Warm up with creamy shrimp corn chowder


With the evenings getting cooler now, I’m excited to start incorporating soups into my meal plans once again. They are a nice change of pace from salads and are equally good at getting in that serving of veggies we all need.

Soup is liquid food in the best sense. It is nourishing, filling, and comforting all at the same time. And it can be a great starter, or even the star, of the meal.

I’ve often wondered about the difference between a soup that is called “bisque” and one that is called “chowder.” They are both thick soups with a milk or cream base (and I enjoy both types). When I read the definitions of each, it was an “oh, DUH” moment. Bisque is smooth while chowder is chunky. I knew that.

It was interesting to learn recently that chowder has its origins as a shipboard dish from more than 250 years ago. Seafarers, along with French and English immigrants, brought the dish to North America. On board ships, chowders consisted of a mixture of fresh fish, salt pork, crushed and pounded hardtack biscuits and onions.

Early French settlers in North America stewed fresh fish, clams, bacon and sea biscuits in a large “chaudière,” a type of bucket or cauldron. It is thought “chaudière” was mispronounced enough times by Native Americans and English settlers to become today’s word “chowder.”

As a North American dish, chowder has its roots in New England. There are several types of clam chowder, including New England clam chowder, a cream-based soup, and Manhattan clam chowder, a broth-based soup.

Clam chowder normally includes either fresh or canned clams, diced potato, onion and celery. Depending on the area of New England, it may also include tomato and other vegetables, and be seasoned with bay leaves, saffron and other spices.

My youngest son is a fan of New England-style clam chowder. We will occasionally have a doctor’s appointment in Orange County, and when we do, he always requests a stop at Boudin Bakery. Yes, for the bread. But, more importantly for their clam chowder. It is delicious.

Corn chowder also has its roots in New England and dates back to the 1880s. A recipe for corn chowder appears in the Boston Cooking-School Cookbook, authored by Fannie Farmer in 1896. Modern cooks owe a lot to the famous Miss Farmer, as her cookbook introduced the concept of using standardized measurements in recipes.

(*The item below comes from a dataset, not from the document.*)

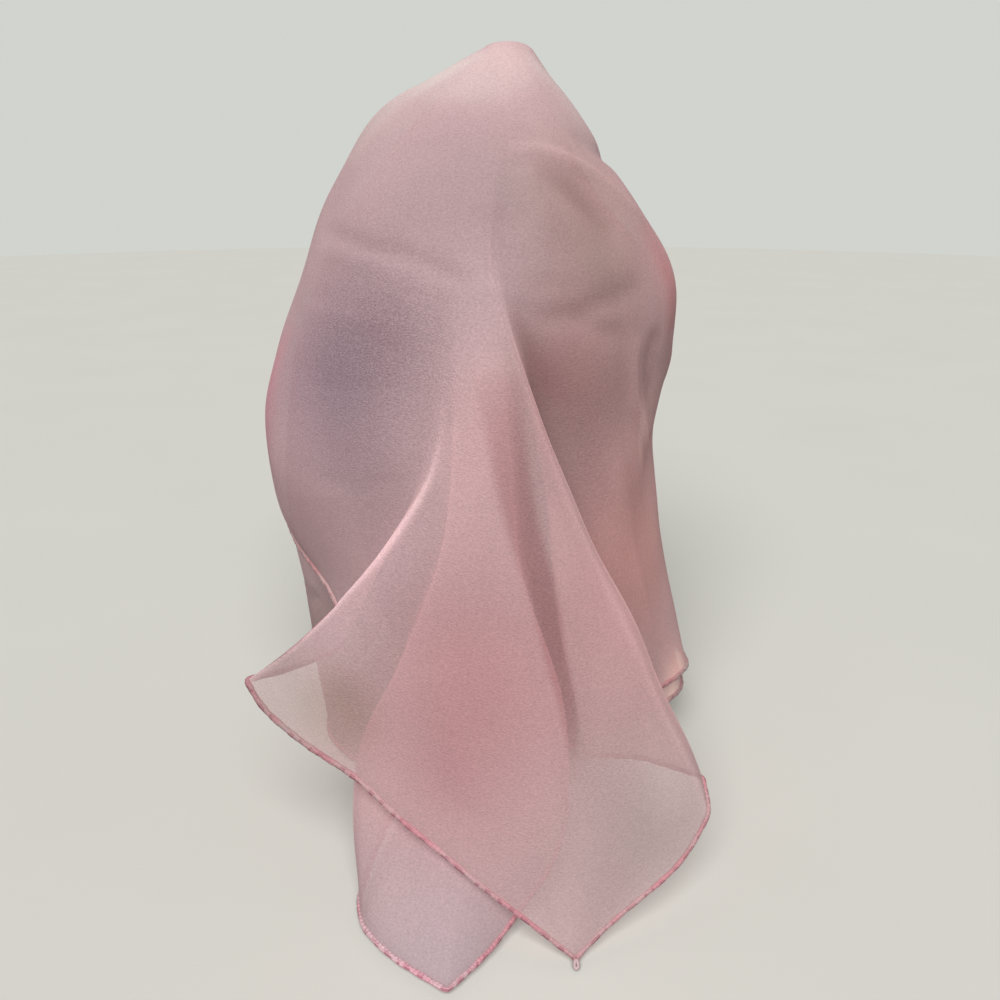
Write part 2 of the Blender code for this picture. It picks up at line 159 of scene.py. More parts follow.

Sort of the Julia Child of her time, Fannie Farmer brought exactness and measurement into recipe writing and cookery. Up to the late 19th century, recipes called for “handfuls” of this and “goodly amounts” of that.

A cooking teacher, writer and lecturer, Farmer insisted on precise measurements such as level teaspoons, cups and ounces as a way to produce better food with reliable results. One hundred years later, her cookbook is still being bought by home cooks.

This week’s recipe is a corn chowder that is adapted from a recipe in The Best of Cooking Light Cookbook. It is ready in less than 30 minutes, making it a great weekday dinner, alongside some crusty French bread (perhaps from Boudin?) and a salad.

Quick Shrimp Corn Chowder

Serves 4


  • 2 Tbsp. butter
  • 1/4 cup chopped onion
  • 1/4 cup chopped celery
  • 1 jalapeno pepper, seeded and minced
  • 1/2 cup red bell pepper, seeded and chopped
  • 2 Tbsp. all-purpose or gluten-free flour
  • 3 cups milk (cow, almond, coconut, or rice)
  • 2 cups raw shrimp, peeled and deveined
  • 1 can (14 oz.) cream-style corn
  • 1 1/2 cups fresh or frozen corn kernels
  • 1/2 tsp. dried thyme
  • 1/4 tsp. ground red pepper
  • 1/4 tsp. salt


In a large saucepan, melt butter over medium heat. Add onion, celery, jalapeno and red bell pepper and cook for 3 to 5 minutes until tender, stirring frequently. Add flour and stir to coat vegetables; cook for 1 minute. Slowly add the milk, stirring constantly. Add shrimp, cream-style corn, corn kernels and seasonings. Bring mixture to a boil, lower heat and simmer for 5 to 7 minutes until shrimp is pink and soup starts to thicken.